The ambient temperature measured by the temperature sensors around the FPGAs can be written to the data stream with the status trigger. This information can be used during the ofline analysis to monitor the change in the temperature since the last TDC calibration.
Thanks to the effort of Jennifer Wettig (Universität Mainz), the TRB collaboration now has its own logo, containing puzzle pieces as a symbol for all our different components of software and hardware playing together to form an extensive data acquisition environment.
Most endpoint designs need some configuration bits being programmed after the FPGA has been initialized. Usually these settings depend on the use of the design or specific hardware (e.g. thresholds) and can not be hard coded in the design itself. Now there is the option to store register settings in a separate section of the on-board Flash ROM - all user registers (addresses above 0x8000) can be stored there and can be loaded automatically after a reload of the FPGA design. This can be used e.g. to power cycle an FPGA without requiring interaction from some software and have it back in operation after about 1.5s (ECP3-150, using latest media interfaces) or within milliseconds like the Padwia-FPGA.
In general, this feature is available for all TRB3 and TRB3sc designs, but at the moment is implemented on special request only. One caveat to note: The registers configuration file needs to be prepared by hand and is not generated automatically.
The CBM-TOF board - a 32 channel TDC with optical link, high-quality clock input, low-noise power supply for best TDC performance. The board is fully compatible to TRB3 (it contains a full TrbNet endpoint).

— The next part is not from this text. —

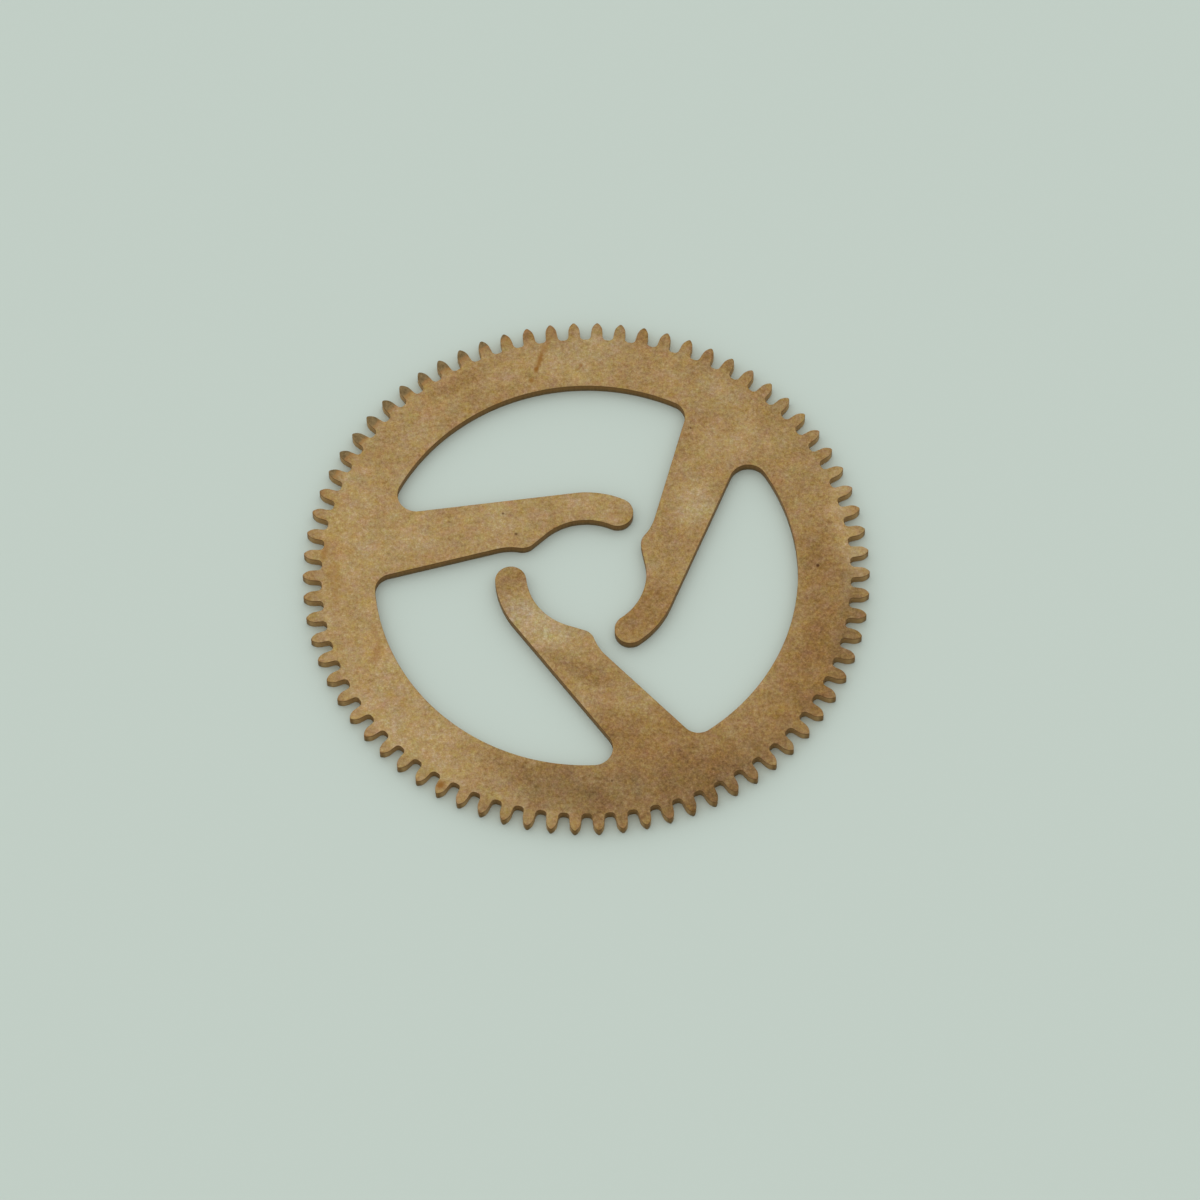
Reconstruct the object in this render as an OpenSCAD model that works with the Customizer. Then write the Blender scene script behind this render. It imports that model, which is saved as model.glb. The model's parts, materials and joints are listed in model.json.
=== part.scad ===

Most designs feature input monitors. The basic functionality is an edge counter monitoring each input channel individually - if read out e.g. once per second one can easily display the rate of input pulses. Besides that there is a high-resolution mode available: One input channel can be selected and the counter be sampled with a given period, down to 100 ns per sample. A buffer stores up to 1000 samples that can be read out subsequently for detailed rate analysis, for example to check micro-structures of the spill or to see if hits close to each other deteriorate the detector performance.